ISTOÉ – Uma aproximação com Ciro Gomes (PPS) ou Garotinho (PSB) é complicada do ponto de vista ideológico?
Lerner –
De tudo. Tomo por base a declaração do senador Roberto Freire, presidente do PPS. Ele está falando a verdade. Não há possibilidade de liga. Tenho uma relação muito boa com todos. Não tenho nada contra esses nomes, o problema é que o PFL não é oposição. É governo e o candidato do governo é o mais qualificado.

ISTOÉ – Apoiar Serra não racharia o partido?
Lerner –
É o partido que vai decidir. Estou dando a minha opinião. Até agora tem se tratado muito dessas disputas, querelas. Estamos na fase de bravatas e desaforos. E os problemas do País? Eu quero ver a discussão de como é que cada candidato vai resolver os problemas de gente. Nos problemas econômicos, tenho certeza de que todos vão dizer “deixa como está mais ou menos…” Temos que escolher o presidente que cuida melhor de gente e é aí que entra uma coisa que eu gosto de colocar pela minha formação profissional. A grande discussão no mundo hoje é a globalização e a solidariedade. Mário Soares (ex-presidente de Portugal) chama de globalização solidária, outros chamam de solidariedade globalizada, mas na verdade trata-se de encontrar um caminho que chegue mais perto da solidariedade.

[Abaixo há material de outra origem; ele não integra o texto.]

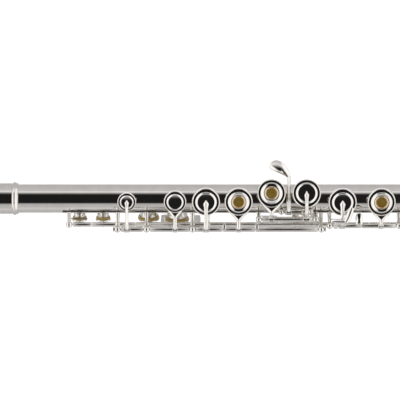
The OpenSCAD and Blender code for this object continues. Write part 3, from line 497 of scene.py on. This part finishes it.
def clutch(work, s, line, place, way):
    """A clutch lug with its adjusting screw."""
    y, z = LINE[line]
    corner = [Vector(p) for p in ((-0.9, -0.6), (0.9, -0.6), (0.9, 2.6), (0, 3.6), (-0.9, 2.6))]
    at = place @ Matrix.Translation((-s + way * 1.2, y + 0.9, z + 1.55))
    work.plate(smooth_loop(corner, 4), 1.1, 0.25, at)
    work.turn([(0, 0.2), (0.75, 0.2), (0.75, 0.95), (0.6, 1.1), (0, 1.1)], at @ Matrix.Translation((0, 2.2, 0)), 24)


def bb_and_a():
    work = Work()
    work.pipe(325 - BALL_R - 0.1, 305, SLEEVE_R, SLEEVE_IN, "left", left)
    work.rod(317.8, 247.3, STEEL_R, "left", left)
    work.pipe(282.9, 239 + BALL_R + 0.1, SLEEVE_R, SLEEVE_IN, "left", left)
    pointed_arm(work, S["bb"], 0, "left", CUP_R, left)
    cup(work, S["bb"], 0, CUP_R, left)
    clutch(work, 283.2, "left", left, 1)
    work.done("bb_key_visual", "bb_key", KEY_SLOTS)
    work = Work()
    work.pipe(304.7, 283.2, SLEEVE_R, SLEEVE_IN, "left", left)
    y_arm(work, S["a"], 0, "left", CUP_R, left)
    open_cup(work, S["a"], 0, CUP_R, left)
    clutch(work, 305, "left", left, 1)
    work.paint(bushing_test(S["a"], 0, left), BUSHING_INDEX)
    work.done("a_key_visual", "a_key", KEY_SLOTS)


def g_pair():
    work = Work()
    work.pipe(280.8 - BALL_R - 0.1, 242.6 + BALL_R + 0.1, SLEEVE_R, SLEEVE_IN, "g", g_turn)
    y_arm(work, S["g_high"], G_OFFSET, "g", G_CUP_R, g_turn)
    open_cup(work, S["g_high"], G_OFFSET, G_CUP_R, g_turn)
    pointed_arm(work, S["g_low"], G_OFFSET, "g", G_CUP_R, g_turn, 1.5)
    cup(work, S["g_low"], G_OFFSET, G_CUP_R, g_turn)
    work.paint(bushing_test(S["g_high"], G_OFFSET, g_turn), BUSHING_INDEX)
    work.done("g_keys_visual", "g_keys", KEY_SLOTS)


def finger_key(name, s, s0, s1, hole):
    work = Work()
    work.pipe(s0, s1, SLEEVE_R, SLEEVE_IN, "right", right)
    if hole:
        y_arm(work, s, 0, "right", CUP_R, right)
        open_cup(work, s, 0, CUP_R, right)
        work.paint(bushing_test(s, 0, right), BUSHING_INDEX)
    else:
        pointed_arm(work, s, 0, "right", CUP_R, right)
        cup(work, s, 0, CUP_R, right)
    work.done(name + "_visual", name, KEY_SLOTS)


def gsharp():
    work = Work()
    work.pipe(265.6 - 2.1, 246 + 2.1, SLEEVE_R, SLEEVE_IN, "gsharp")
    at = Matrix.Translation((-S["gsharp_lever"], 0, 0))
    y, z = LINE["gsharp"]
    path = curve((y + 0.5, z + 1.3), (-5, 12.6), (1, 12.9), 8) + curve((1, 12.9), (10, 12.6), (17, 6.9), 12)[1:]
    work.sweep([Vector((0, p.x, p.y)) for p in path], [1.5, 1.4, 1.3, 1.25, 1.3],
               [1.05, 1.0, 0.95, 0.9, 0.65], at, 20, False, 1.45)
    leaf = smooth_loop([(-0.4, -6.3), (1.3, -4.6), (0.6, -1.4), (-1.8, 2.6), (-5.4, 5.6), (-9.2, 6.3),
                        (-12.4, 4.6), (-13.7, 2.4), (-12.2, 0.2), (-9.0, -1.6), (-5.2, -3.3), (-2.2, -4.9)])
    spoon = at @ Matrix.Translation((0, 20.2, 5.9)) @ Matrix.Rotation(math.radians(-20), 4, "X")
    work.plate(leaf, 1.1, 1.5, spoon)
    cup(work, S["gsharp"], GSHARP_ANGLE, GSHARP_CUP_R, IDENTITY, 0.6)
    side = Vector(polar(RIM_Z + 1.3, GSHARP_ANGLE)) + (GSHARP_CUP_R - 0.2) * Vector(polar(1, GSHARP_ANGLE + 90))
    path = curve((y - 1.3, z - 0.4), (-12.2, 8.8), (-13.1, 5.4), 8) + curve((-13.1, 5.4), (-13.6, 3.4), side, 6)[1:]
    work.sweep([Vector((0, p.x, p.y)) for p in path], [1.6, 1.5, 1.5], [0.9, 0.85, 0.7],
               Matrix.Translation((-S["gsharp"] - 0.2, 0, 0)))
    work.saddle(S["gsharp_lever"], "gsharp", IDENTITY, 3.4)
    work.saddle(S["gsharp"], "gsharp", IDENTITY, 3.6)
    work.done("gsharp_key_visual", "gsharp_key", KEY_SLOTS)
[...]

ISTOÉ – Com a verticalização mantida pelo STF, ficar sem candidato não é mais cômodo?
Lerner –
Pode ser que o partido chegue à conclusão de que ficar sem candidato é melhor, mas eu não concordo. Ficamos discutindo se as coligações serão verticais, horizontais ou obliquas. Em cada Estado vai haver um jogo. Estamos vivendo um tempo dos cartórios do tempo na tevê. Muitos partidos não acabaram por causa desse cartório. Isso tem deturpado o processo, como a falta de clareza em relação às contribuições de campanha. Isso é outra coisa mal resolvida no País.

ISTOÉ – O sr. não se desincompatibilizou e não pode disputar nenhum cargo. O que vai fazer?
Lerner –
Nunca precisei de um cargo ou mandato para expor os assuntos que conheço bem. Na área da cidade, do meio ambiente, da questão social, sempre me manifestei e tive um espaço importante. Para ter proposta para o País não é necessário ser candidato. Meu Estado está vivendo a melhor fase de sua história e eu, da minha vida. Faço as coisas com alegria, com gosto. Vou exercer o governo até o último minuto. Depois é depois. Na vida pública você acumula qualificação. Eu quero dizer que foi um período extremamente importante na minha vida: ser governador, prefeito, é uma coisa que faço com muita alegria.

ISTOÉ – E um mandato de senador?
Lerner –
Não é o que faz minha alegria.

ISTOÉ – E no Paraná como está a situação?
Lerner –
Temos uma aliança de cinco partidos. Eles fazem a base do governo. Quem vai ser candidato? Aquele que tiver apoio dessa base e mais densidade eleitoral. Acredito que alguém com essa base partidária tenha muita chance de se eleger. Quero me dedicar muito este ano a projetos culturais, que são fundamentais para o País e não apenas para o Paraná. O primeiro é a recuperação de todos os cinemas e teatros do Estado. O segundo é o Museu de Arte do Paraná, o maior do País, com 36 mil m2 e projeto de Oscar Niemeyer. O terceiro é o Parque da Ciência, que vamos terminar em setembro e será o nosso La Villete caboclo, onde pretendo associar professores de ciência, pesquisadores de todo o País em projetos que abram oportunidades para crianças de todas as idades.